Marvel Two-In-One quickly became a kind of clearing house for cancelled series and uncompleted storylines. Supernatural series The Golem ran in Strange Tales #174, 176 & 177 (June-December 1974) before being summarily replaced mid-story by Adam Warlock, and MTIO #11 provided plotter Roy Thomas, scripter Bill Mantlo and artists Brown & Jack Abel to offer some spectacular closure when ‘The Thing goes South’: resulting in stony bloke and animated statue finally crushing the insidious plot of demonic wizard Kaballa.
Young Ron Wilson began his lengthy association with the series and the Thing in #12 as Iron Man and Ben tackle out of control, mystically-empowered ancient Crusader Prester John in ‘The Stalker in the Sands!’; a blistering desert storm written by Mantlo and inked by Vince Colletta, after which Luke Cage, Power Man pops in to help stop a giant monster in kI Created Braggadoom!, the Mountain that Walked like a Man!’ – an unabashed homage scripted by Roger Slifer & Len Wein – whilst Mantlo, Trimpe & John Tartaglione deliver a spooky encounter with spectres and demons in #14’s ‘Ghost Town!’ This moody mission was shared with exorcist Daimon Hellstrom, The Son of Satan and left Ben rattled for months to come…
Mantlo, Arvell Jones & Dick Giordano brought on ‘The Return of the Living Eraser!’: a dimension-hopping invasion yarn introducing Ben to Morbius, the Living Vampire, after which a canny crossover epic begins with the Thing and Ka-Zar plunging ‘Into the Savage Land!’ to dally with dinosaurs and defeat resource plunderers. The action then switches to New York as Spider-Man joins the party in MTIO #17 to combat ‘This City… Afire!’ (Mantlo, Sal Buscema & Esposito) after mutated madman Basilisk transports an active volcano from Antarctica to the Hudson River, with the cataclysmic conclusion (from Marvel Team-Up #47) following, wherein Mantlo, Wilson & Dan Adkins have the heroes finish off the epic and save the day in fine style with ‘I Have to Fight the Basilisk!’

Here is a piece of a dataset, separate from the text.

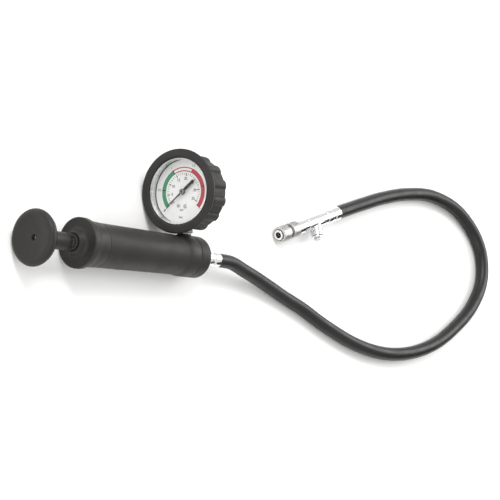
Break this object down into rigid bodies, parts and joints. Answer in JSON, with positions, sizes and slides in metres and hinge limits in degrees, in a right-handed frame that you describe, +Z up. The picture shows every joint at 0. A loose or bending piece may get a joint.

Another short-changed supernatural serial is laid to rest in MTIO #18. ‘Dark, Dark Demon-Night!’ – Mantlo, Scott Edelman, Wilson, Jim Mooney & Adkins – sees enigmatic mystical watchdog The Scarecrow escape from its painted prison to foil a demonic invasion with the reluctant assistance of the Thing, after which Tigra the Were-Woman slinks into Ben’s life to vamp a favour and crush a sinister scheme by a rogue cat creature in ‘Claws of the Cougar!’ by Mantlo, Sal Buscema, & Don Heck.
That yarn ends the narrative thrills and chills for now, but there’s still room for a trove of house ads and original art by Kane & Wilson to delight and astound.
These stories from Marvel’s Middle Period are of variable quality but nonetheless represent an honest attempt to entertain and exhibit a dedicated drive to please. Whilst artistically the work varies from adequate to utterly superb, most fans of the frantic Fights ‘n’ Tights genre would find little to complain about.
Although not really a book for casual or more maturely-oriented readers there’s still buckets of fun on hand and young readers will have a blast, so why not to add this colossal comics chronicle to your straining superhero bookshelves?